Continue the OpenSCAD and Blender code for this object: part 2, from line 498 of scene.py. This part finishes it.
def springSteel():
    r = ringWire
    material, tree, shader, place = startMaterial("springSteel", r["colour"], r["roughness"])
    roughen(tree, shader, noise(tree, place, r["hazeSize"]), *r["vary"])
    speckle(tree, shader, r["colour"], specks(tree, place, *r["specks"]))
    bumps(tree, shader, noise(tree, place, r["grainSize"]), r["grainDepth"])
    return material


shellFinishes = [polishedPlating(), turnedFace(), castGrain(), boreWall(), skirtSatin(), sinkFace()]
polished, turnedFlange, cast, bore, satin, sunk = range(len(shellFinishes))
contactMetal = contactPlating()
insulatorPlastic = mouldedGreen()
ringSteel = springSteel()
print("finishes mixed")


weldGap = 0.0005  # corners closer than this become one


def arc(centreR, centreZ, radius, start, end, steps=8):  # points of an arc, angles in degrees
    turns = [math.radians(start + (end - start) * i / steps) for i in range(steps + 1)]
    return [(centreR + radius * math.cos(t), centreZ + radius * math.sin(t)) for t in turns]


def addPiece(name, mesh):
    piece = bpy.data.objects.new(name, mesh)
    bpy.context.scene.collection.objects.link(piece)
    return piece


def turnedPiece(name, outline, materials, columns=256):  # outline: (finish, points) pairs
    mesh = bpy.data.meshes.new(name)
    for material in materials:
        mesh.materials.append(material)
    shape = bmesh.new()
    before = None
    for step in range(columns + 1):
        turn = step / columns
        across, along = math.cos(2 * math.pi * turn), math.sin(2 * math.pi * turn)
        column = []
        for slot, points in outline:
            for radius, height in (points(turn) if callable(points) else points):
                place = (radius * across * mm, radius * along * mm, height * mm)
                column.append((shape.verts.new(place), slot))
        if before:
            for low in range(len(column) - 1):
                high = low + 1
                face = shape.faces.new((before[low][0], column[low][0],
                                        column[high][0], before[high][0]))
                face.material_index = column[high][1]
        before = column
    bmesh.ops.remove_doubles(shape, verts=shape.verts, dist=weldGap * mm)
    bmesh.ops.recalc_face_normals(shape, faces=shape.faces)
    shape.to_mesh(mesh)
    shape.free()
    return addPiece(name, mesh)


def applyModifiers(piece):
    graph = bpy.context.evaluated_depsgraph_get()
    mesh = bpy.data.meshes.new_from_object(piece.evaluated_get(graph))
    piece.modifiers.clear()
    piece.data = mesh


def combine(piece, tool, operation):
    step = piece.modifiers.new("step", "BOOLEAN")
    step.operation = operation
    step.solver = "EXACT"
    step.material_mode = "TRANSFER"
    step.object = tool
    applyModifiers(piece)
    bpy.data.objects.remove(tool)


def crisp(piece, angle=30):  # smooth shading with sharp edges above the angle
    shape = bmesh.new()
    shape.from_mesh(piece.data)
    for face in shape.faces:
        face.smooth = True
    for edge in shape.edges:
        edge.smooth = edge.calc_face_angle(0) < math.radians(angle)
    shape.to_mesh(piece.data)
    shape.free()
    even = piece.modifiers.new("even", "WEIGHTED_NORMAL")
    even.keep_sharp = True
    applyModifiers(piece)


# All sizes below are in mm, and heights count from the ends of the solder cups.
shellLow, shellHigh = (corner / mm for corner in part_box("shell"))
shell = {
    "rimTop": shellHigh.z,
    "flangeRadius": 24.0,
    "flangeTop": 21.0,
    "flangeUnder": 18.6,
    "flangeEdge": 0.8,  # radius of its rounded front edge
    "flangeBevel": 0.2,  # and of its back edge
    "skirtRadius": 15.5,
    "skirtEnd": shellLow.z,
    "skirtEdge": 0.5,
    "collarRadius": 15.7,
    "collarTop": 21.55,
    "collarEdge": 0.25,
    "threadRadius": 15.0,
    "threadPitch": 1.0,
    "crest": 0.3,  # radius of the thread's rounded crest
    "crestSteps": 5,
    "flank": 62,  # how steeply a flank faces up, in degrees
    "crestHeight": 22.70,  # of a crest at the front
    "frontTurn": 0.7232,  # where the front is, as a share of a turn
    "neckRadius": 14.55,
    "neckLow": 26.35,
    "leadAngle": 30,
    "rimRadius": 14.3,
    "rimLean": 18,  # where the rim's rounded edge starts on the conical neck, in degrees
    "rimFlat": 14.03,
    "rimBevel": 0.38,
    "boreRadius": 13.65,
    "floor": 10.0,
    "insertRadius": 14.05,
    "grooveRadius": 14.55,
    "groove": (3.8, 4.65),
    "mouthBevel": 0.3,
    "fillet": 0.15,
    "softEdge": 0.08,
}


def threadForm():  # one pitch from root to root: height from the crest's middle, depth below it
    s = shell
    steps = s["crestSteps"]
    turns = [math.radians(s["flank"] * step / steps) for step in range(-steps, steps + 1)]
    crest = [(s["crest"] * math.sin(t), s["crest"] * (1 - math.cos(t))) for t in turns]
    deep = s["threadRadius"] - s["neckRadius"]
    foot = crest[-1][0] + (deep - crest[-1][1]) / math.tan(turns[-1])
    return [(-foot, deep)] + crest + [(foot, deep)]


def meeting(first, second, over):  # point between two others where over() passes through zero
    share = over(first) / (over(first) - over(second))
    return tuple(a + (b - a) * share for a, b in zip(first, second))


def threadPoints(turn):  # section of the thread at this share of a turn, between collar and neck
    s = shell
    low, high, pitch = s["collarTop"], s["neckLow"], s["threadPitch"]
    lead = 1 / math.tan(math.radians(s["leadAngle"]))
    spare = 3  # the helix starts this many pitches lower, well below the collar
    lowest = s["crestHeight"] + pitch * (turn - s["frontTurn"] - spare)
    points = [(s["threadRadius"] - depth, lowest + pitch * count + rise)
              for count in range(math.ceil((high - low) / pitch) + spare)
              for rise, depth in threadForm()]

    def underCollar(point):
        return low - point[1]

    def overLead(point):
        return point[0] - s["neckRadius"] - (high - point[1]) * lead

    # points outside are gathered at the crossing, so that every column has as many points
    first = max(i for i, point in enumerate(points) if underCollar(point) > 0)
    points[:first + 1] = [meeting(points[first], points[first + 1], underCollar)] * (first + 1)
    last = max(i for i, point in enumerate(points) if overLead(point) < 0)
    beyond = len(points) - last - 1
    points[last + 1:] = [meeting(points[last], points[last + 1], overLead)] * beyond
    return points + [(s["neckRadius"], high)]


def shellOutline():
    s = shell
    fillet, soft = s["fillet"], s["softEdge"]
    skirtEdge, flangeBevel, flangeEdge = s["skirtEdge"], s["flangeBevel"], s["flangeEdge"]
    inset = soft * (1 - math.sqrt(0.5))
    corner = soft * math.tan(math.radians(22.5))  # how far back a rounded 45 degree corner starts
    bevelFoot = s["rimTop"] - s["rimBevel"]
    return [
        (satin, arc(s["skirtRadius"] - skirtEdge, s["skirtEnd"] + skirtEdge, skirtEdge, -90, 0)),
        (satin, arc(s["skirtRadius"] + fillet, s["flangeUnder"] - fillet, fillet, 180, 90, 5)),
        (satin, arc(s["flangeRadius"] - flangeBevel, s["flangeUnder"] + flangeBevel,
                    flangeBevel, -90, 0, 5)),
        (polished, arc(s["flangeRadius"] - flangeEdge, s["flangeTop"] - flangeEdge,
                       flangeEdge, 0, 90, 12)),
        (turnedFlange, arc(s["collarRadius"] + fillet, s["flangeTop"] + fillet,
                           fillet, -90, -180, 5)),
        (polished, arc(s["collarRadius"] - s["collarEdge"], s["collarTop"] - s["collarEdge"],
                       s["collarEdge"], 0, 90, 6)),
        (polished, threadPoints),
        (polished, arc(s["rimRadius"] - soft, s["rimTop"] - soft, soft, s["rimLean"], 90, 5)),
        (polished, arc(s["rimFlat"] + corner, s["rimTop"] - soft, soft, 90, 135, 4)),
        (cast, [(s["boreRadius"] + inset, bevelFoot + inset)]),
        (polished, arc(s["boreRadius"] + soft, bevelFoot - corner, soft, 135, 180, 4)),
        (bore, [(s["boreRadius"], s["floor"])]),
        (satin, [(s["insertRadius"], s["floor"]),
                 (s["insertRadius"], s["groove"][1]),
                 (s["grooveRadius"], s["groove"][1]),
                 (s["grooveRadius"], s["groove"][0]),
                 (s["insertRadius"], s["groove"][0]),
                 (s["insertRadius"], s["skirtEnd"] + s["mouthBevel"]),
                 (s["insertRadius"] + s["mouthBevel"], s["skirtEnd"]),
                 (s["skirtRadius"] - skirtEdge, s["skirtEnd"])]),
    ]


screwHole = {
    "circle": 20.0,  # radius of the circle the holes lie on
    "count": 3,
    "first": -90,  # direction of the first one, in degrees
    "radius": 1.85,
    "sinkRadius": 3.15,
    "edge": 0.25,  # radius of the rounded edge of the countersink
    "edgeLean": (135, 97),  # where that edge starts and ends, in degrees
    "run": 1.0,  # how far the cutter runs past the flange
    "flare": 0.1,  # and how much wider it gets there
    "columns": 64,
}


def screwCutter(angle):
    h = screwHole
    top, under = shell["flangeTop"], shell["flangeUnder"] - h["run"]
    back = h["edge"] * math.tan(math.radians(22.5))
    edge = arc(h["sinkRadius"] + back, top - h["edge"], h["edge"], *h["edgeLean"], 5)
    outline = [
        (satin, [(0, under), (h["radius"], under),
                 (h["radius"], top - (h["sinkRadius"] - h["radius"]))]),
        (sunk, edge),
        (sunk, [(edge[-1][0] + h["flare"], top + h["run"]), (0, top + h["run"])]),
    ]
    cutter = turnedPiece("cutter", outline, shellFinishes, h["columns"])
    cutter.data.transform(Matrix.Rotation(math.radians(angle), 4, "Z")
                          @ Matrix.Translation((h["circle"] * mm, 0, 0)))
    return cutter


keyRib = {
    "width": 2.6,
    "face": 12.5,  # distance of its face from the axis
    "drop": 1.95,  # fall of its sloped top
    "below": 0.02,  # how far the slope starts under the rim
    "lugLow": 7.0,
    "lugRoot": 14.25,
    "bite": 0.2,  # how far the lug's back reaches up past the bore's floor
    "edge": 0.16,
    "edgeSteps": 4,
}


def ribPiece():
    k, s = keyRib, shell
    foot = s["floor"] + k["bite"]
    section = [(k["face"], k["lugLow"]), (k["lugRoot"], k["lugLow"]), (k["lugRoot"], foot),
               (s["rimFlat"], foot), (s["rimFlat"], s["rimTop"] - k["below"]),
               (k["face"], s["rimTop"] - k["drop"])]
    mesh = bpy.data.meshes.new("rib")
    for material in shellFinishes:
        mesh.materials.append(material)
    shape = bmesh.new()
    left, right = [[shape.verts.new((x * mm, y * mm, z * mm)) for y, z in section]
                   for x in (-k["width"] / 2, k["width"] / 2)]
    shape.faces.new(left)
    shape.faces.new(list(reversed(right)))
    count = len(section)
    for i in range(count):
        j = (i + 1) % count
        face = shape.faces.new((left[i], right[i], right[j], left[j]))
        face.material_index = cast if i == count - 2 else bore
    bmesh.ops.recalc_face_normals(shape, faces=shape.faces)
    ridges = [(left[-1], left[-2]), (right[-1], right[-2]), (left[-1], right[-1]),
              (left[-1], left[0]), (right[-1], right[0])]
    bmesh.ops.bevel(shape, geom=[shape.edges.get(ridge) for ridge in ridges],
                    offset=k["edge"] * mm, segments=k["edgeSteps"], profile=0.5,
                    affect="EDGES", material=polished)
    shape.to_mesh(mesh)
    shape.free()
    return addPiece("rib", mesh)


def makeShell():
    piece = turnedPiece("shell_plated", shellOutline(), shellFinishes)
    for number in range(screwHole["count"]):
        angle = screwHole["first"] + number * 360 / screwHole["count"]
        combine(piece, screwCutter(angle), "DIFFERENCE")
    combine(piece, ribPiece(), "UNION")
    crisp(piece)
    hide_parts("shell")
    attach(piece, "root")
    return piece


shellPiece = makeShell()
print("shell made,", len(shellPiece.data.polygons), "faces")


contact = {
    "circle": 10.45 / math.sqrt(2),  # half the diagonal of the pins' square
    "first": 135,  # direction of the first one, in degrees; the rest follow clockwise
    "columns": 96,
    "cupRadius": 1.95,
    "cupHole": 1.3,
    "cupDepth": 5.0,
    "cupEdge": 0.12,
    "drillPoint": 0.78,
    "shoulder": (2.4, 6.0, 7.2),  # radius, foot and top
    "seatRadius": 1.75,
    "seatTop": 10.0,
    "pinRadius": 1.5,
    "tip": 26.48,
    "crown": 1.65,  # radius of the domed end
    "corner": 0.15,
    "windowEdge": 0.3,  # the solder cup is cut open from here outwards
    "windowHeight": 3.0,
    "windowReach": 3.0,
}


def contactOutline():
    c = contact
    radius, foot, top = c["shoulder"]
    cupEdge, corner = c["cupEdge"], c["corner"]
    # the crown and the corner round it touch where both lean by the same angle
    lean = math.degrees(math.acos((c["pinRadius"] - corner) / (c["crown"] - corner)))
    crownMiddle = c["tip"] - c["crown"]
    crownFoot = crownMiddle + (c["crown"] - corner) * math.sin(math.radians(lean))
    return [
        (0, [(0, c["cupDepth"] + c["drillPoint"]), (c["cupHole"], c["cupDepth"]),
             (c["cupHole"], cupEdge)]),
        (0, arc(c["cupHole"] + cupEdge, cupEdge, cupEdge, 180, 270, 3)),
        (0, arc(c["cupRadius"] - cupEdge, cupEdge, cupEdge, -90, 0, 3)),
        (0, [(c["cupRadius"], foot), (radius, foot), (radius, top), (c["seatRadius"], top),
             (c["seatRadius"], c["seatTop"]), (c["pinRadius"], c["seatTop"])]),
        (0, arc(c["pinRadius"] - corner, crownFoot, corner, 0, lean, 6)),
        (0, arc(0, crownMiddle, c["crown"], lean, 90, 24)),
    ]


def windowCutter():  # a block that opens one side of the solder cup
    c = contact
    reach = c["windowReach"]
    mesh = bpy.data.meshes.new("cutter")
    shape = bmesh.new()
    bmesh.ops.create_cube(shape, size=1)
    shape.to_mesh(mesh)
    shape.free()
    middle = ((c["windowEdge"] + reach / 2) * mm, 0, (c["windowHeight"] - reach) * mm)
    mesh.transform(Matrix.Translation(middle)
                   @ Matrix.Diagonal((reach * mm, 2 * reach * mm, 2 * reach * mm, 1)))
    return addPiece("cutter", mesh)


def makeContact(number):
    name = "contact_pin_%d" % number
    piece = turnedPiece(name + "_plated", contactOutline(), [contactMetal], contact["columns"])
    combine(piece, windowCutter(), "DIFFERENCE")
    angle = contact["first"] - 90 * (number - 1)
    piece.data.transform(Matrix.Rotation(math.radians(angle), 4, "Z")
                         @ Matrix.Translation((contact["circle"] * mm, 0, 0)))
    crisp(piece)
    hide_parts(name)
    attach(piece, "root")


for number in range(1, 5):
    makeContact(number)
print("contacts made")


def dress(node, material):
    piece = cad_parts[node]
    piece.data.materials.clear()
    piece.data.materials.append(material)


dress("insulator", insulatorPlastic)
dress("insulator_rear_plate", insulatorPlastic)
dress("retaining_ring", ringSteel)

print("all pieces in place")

____________

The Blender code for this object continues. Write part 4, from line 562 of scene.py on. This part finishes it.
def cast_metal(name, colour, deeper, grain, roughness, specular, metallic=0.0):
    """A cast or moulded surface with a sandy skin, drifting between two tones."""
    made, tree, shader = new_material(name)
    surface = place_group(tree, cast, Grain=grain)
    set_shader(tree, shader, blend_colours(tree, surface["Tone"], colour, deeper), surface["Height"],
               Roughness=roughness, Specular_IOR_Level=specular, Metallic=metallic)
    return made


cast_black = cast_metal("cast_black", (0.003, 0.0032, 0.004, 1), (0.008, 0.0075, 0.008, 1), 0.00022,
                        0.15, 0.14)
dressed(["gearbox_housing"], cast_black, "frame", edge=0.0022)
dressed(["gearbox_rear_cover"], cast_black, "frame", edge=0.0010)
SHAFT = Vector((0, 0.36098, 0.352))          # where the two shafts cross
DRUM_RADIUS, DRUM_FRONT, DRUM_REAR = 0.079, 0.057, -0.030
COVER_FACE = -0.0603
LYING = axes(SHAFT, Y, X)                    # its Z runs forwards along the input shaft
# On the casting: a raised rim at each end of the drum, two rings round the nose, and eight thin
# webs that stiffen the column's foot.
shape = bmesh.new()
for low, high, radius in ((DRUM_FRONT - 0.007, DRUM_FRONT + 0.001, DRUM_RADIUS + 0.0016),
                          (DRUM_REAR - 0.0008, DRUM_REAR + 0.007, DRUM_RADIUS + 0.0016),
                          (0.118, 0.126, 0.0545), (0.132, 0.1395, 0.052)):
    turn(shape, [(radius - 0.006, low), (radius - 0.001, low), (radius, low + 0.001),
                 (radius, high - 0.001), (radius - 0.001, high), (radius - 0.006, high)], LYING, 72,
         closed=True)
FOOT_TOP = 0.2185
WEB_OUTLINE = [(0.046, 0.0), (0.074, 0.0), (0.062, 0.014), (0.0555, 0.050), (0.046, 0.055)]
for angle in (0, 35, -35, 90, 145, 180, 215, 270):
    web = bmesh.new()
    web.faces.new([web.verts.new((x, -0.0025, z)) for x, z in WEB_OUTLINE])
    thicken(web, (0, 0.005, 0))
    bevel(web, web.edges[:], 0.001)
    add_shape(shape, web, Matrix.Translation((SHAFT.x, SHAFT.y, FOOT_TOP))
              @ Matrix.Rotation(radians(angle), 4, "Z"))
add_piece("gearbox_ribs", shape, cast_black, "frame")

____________

- [Problem statement] Each line above that holds the string "node" should be copied and shown.

- [Response to the task]
def dress(node, material):
    piece = cad_parts[node]